Convective dissolution in layered porous media with application to CO2 geological sequestration: Experimental and numerical insights into layering configuration and interface angle

Abstract

Convective dissolution is crucial for the secure and permanent sequestration of CO2 within deep saline aquifers. Despite the prevalence of inclined stratified formations at potential sequestration sites, there is a lack of systematic investigations about the combined effects of layering configurations and inclination angles on convective dissolution. This study endeavored to bridge this gap by conducting a series of laboratory experiments complemented by numerical simulations. The aim was to elucidate the impact of various inclination angles on convective mixing within diverse stratified structures. Our findings revealed that within stratified formations, phenomena such as finger accumulation and enhanced finger merging at decreasing-permeability interfaces co-occurred with typical fingering patterns in homogeneous media. Additionally, an amplified shielding effect was observed in increasing-permeability formations. Within our research scope, a more significant permeability contrast between layers was found to result in more pronounced variations in convective dissolution characteristics, without altering their inherent pattern. Inclined interfaces within stratified formations were found to further intensify the accumulation of leading fingers at decreasing-permeability interfaces and to facilitate penetration across increasing-permeability interfaces, with these effects being more pronounced at steeper angles.

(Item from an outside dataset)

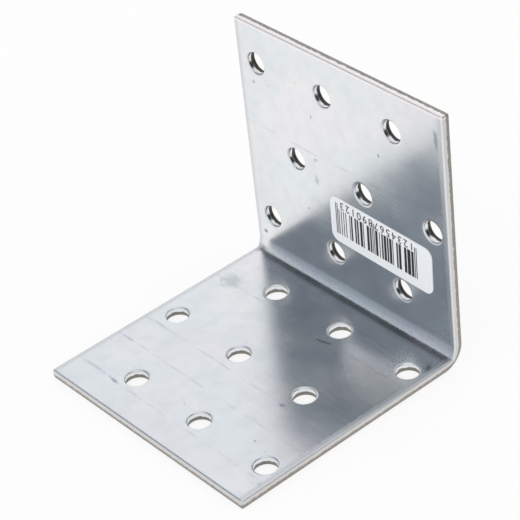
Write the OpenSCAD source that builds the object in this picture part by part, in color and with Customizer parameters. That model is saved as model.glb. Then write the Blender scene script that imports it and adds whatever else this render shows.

In our study, the average mass flux at interface was considerably higher in configurations with decreasing permeability, diminishing as the interface angle increased. These findings suggest that in practical carbon geological storage applications, employing layers with decreasing permeability and less steep interface angles, coupled with a higher permeability contrast between layers, could enhance the efficiency of dissolution sequestration within inclined stratified layers. This study provides critical insights into the optimization of carbon sequestration strategies within inclined, multi-layered saline aquifers, highlighting the importance of layer configuration and interface geometry in the convective dissolution process.